Written instruction | Copy every line, leaving nothing out and adding nothing.
++++ Input material ++++
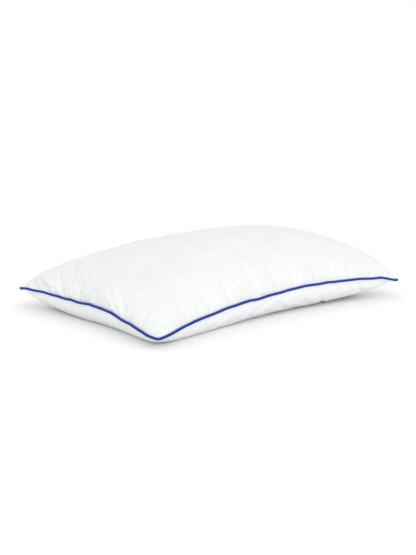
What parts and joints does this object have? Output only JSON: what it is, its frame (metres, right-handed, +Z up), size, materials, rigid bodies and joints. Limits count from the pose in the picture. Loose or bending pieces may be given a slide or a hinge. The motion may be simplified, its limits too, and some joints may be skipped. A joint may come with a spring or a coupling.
{
  "type": "bed pillow",
  "caption": "Rectangular bed pillow with a ribbed white top, a plain white underside and blue corded piping round the seam.",
  "frame": {"origin": "on the floor, under the middle of the pillow lying on its underside", "axes": "+X along the length towards the closed end, +Y across the width towards the labelled side, +Z up"},
  "size_m": [0.6956, 0.4736, 0.1551],
  "materials": {
    "ribbed_cloth": "cool white brushed microfibre with raised self-coloured cross ribs",
    "plain_cloth": "plain white microfibre, matte",
    "piping_cloth": "royal blue bias-cut plain weave",
    "cord_cotton": "undyed twisted cotton cord",
    "fibre": "loose white hollow polyester fibre",
    "thread": "white spun polyester sewing thread",
    "label_satin": "blank white woven satin"
  },
  "bodies": {
    "root": {"top_panel": "ribbed_cloth", "bottom_panel": "plain_cloth", "piping_cover": "piping_cloth", "piping_cord": "cord_cotton", "fill": "fibre", "needle_thread": "thread", "bobbin_thread": "thread", "overlock_thread": "thread", "closing_thread": "thread", "care_label": "label_satin"}
  },
  "joints": []
}
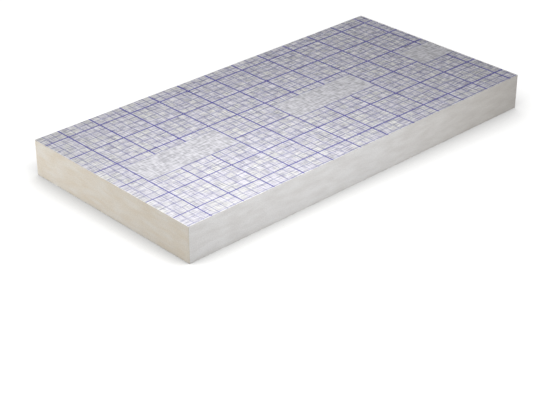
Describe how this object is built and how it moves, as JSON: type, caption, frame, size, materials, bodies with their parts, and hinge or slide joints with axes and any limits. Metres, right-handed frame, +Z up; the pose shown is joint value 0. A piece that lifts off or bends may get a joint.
++++
Solution to the exercise |
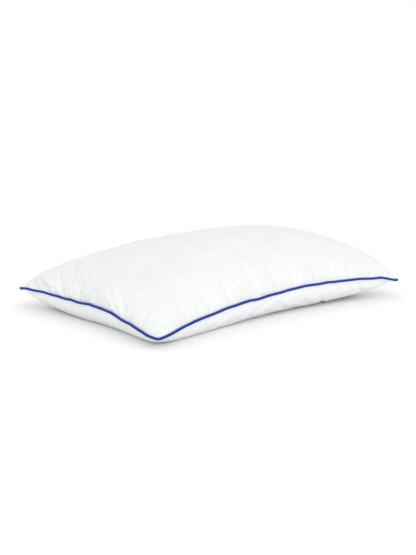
What parts and joints does this object have? Output only JSON: what it is, its frame (metres, right-handed, +Z up), size, materials, rigid bodies and joints. Limits count from the pose in the picture. Loose or bending pieces may be given a slide or a hinge. The motion may be simplified, its limits too, and some joints may be skipped. A joint may come with a spring or a coupling.
{
  "type": "bed pillow",
  "caption": "Rectangular bed pillow with a ribbed white top, a plain white underside and blue corded piping round the seam.",
  "frame": {"origin": "on the floor, under the middle of the pillow lying on its underside", "axes": "+X along the length towards the closed end, +Y across the width towards the labelled side, +Z up"},
  "size_m": [0.6956, 0.4736, 0.1551],
  "materials": {
    "ribbed_cloth": "cool white brushed microfibre with raised self-coloured cross ribs",
    "plain_cloth": "plain white microfibre, matte",
    "piping_cloth": "royal blue bias-cut plain weave",
    "cord_cotton": "undyed twisted cotton cord",
    "fibre": "loose white hollow polyester fibre",
    "thread": "white spun polyester sewing thread",
    "label_satin": "blank white woven satin"
  },
  "bodies": {
    "root": {"top_panel": "ribbed_cloth", "bottom_panel": "plain_cloth", "piping_cover": "piping_cloth", "piping_cord": "cord_cotton", "fill": "fibre", "needle_thread": "thread", "bobbin_thread": "thread", "overlock_thread": "thread", "closing_thread": "thread", "care_label": "label_satin"}
  },
  "joints": []
}
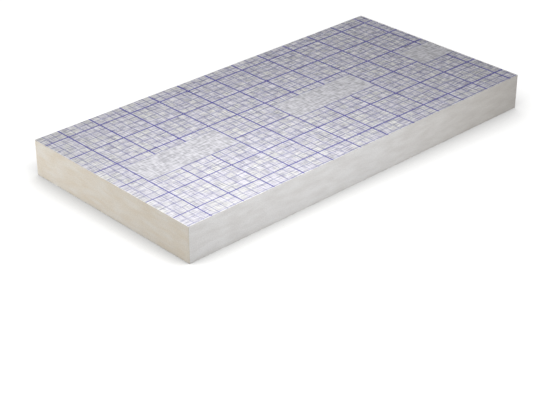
Describe how this object is built and how it moves, as JSON: type, caption, frame, size, materials, bodies with their parts, and hinge or slide joints with axes and any limits. Metres, right-handed frame, +Z up; the pose shown is joint value 0. A piece that lifts off or bends may get a joint.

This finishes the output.